Source excerpt —
begin
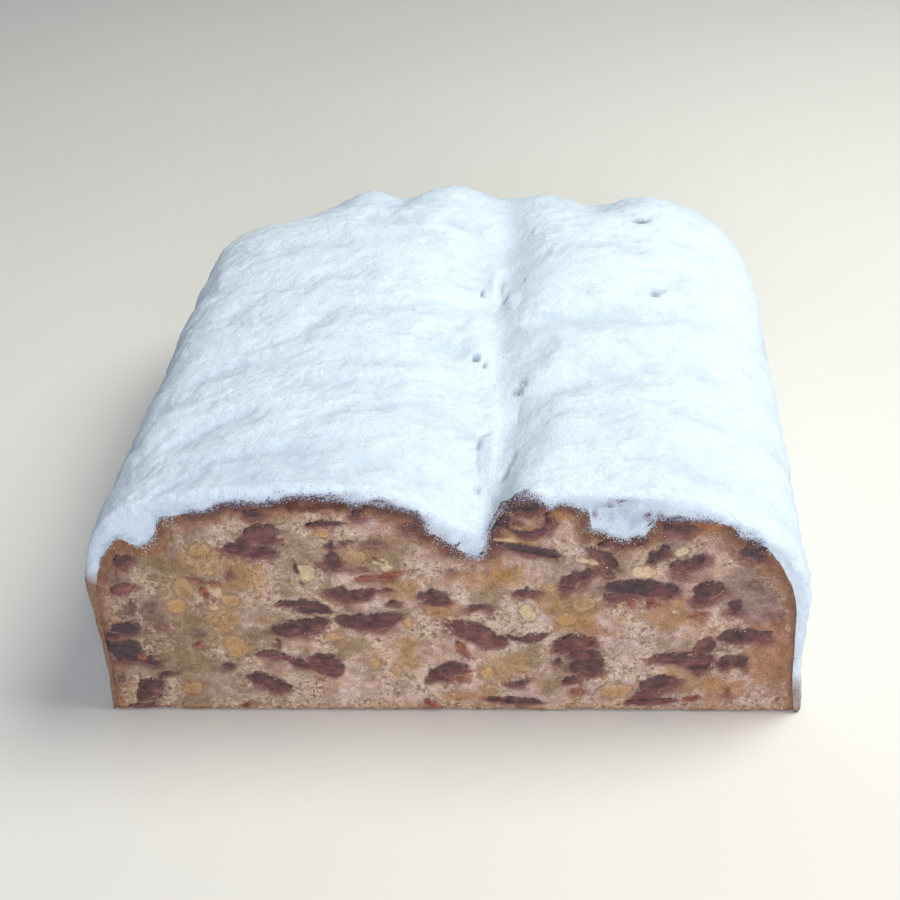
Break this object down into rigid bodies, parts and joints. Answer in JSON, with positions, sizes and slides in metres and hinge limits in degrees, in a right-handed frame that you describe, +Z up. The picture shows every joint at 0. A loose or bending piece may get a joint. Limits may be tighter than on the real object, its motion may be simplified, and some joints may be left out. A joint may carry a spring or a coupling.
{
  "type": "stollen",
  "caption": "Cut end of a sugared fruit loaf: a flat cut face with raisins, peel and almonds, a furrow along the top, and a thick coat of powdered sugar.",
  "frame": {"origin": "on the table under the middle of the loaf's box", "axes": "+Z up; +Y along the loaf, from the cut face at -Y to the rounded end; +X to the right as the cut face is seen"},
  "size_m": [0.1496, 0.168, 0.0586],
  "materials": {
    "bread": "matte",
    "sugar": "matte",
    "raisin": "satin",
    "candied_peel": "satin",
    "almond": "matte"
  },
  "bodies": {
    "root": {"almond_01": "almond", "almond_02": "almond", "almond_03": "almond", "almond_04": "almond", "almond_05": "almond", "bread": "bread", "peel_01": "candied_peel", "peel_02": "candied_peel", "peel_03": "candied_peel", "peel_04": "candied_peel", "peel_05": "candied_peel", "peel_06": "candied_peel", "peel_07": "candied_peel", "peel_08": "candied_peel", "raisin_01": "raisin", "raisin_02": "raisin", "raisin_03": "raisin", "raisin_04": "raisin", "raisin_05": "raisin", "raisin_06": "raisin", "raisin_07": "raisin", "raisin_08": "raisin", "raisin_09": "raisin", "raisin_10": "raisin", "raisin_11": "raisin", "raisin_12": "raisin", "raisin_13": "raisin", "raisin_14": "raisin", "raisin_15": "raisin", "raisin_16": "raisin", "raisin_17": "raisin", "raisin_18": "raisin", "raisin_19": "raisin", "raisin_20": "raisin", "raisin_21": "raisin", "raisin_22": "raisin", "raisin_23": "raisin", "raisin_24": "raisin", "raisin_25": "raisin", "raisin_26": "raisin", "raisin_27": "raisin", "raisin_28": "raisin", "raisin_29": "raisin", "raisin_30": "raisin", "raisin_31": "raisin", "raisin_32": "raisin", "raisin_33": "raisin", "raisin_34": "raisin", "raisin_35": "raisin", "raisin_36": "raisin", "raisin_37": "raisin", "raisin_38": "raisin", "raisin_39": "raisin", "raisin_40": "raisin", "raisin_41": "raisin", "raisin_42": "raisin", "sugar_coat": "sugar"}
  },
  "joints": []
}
end
What is being asked —
Repeat the data exactly. Leave nothing out.

Solution for this task —
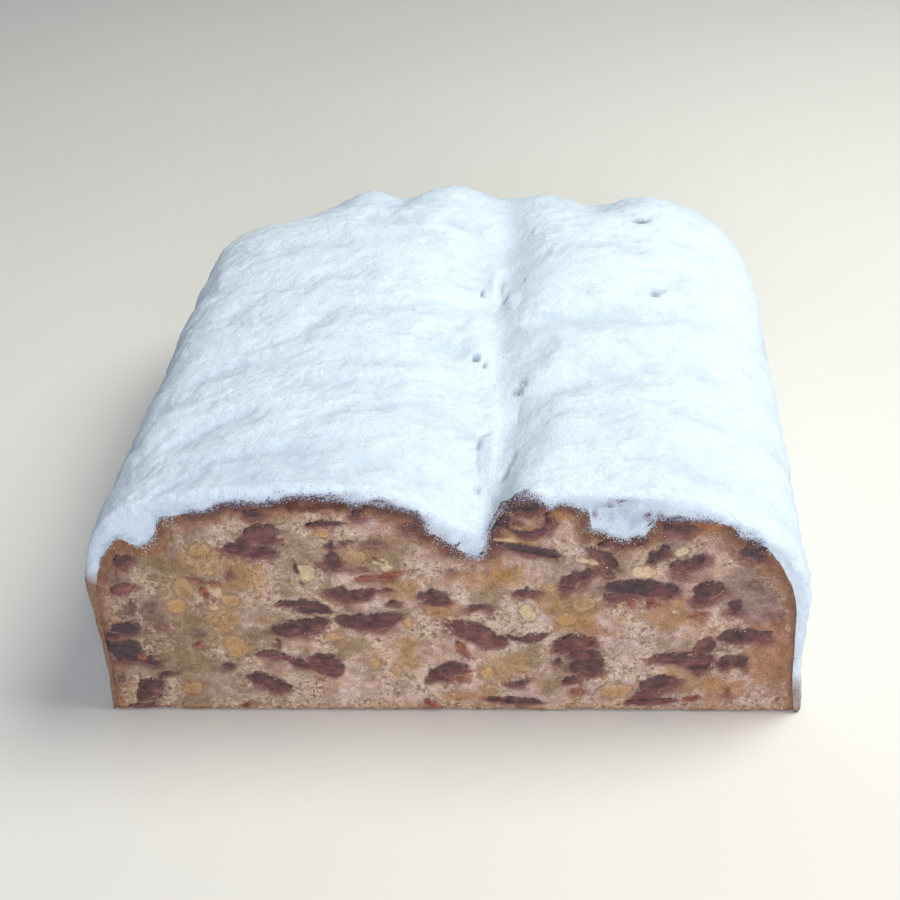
Break this object down into rigid bodies, parts and joints. Answer in JSON, with positions, sizes and slides in metres and hinge limits in degrees, in a right-handed frame that you describe, +Z up. The picture shows every joint at 0. A loose or bending piece may get a joint. Limits may be tighter than on the real object, its motion may be simplified, and some joints may be left out. A joint may carry a spring or a coupling.
{
  "type": "stollen",
  "caption": "Cut end of a sugared fruit loaf: a flat cut face with raisins, peel and almonds, a furrow along the top, and a thick coat of powdered sugar.",
  "frame": {"origin": "on the table under the middle of the loaf's box", "axes": "+Z up; +Y along the loaf, from the cut face at -Y to the rounded end; +X to the right as the cut face is seen"},
  "size_m": [0.1496, 0.168, 0.0586],
  "materials": {
    "bread": "matte",
    "sugar": "matte",
    "raisin": "satin",
    "candied_peel": "satin",
    "almond": "matte"
  },
  "bodies": {
    "root": {"almond_01": "almond", "almond_02": "almond", "almond_03": "almond", "almond_04": "almond", "almond_05": "almond", "bread": "bread", "peel_01": "candied_peel", "peel_02": "candied_peel", "peel_03": "candied_peel", "peel_04": "candied_peel", "peel_05": "candied_peel", "peel_06": "candied_peel", "peel_07": "candied_peel", "peel_08": "candied_peel", "raisin_01": "raisin", "raisin_02": "raisin", "raisin_03": "raisin", "raisin_04": "raisin", "raisin_05": "raisin", "raisin_06": "raisin", "raisin_07": "raisin", "raisin_08": "raisin", "raisin_09": "raisin", "raisin_10": "raisin", "raisin_11": "raisin", "raisin_12": "raisin", "raisin_13": "raisin", "raisin_14": "raisin", "raisin_15": "raisin", "raisin_16": "raisin", "raisin_17": "raisin", "raisin_18": "raisin", "raisin_19": "raisin", "raisin_20": "raisin", "raisin_21": "raisin", "raisin_22": "raisin", "raisin_23": "raisin", "raisin_24": "raisin", "raisin_25": "raisin", "raisin_26": "raisin", "raisin_27": "raisin", "raisin_28": "raisin", "raisin_29": "raisin", "raisin_30": "raisin", "raisin_31": "raisin", "raisin_32": "raisin", "raisin_33": "raisin", "raisin_34": "raisin", "raisin_35": "raisin", "raisin_36": "raisin", "raisin_37": "raisin", "raisin_38": "raisin", "raisin_39": "raisin", "raisin_40": "raisin", "raisin_41": "raisin", "raisin_42": "raisin", "sugar_coat": "sugar"}
  },
  "joints": []
}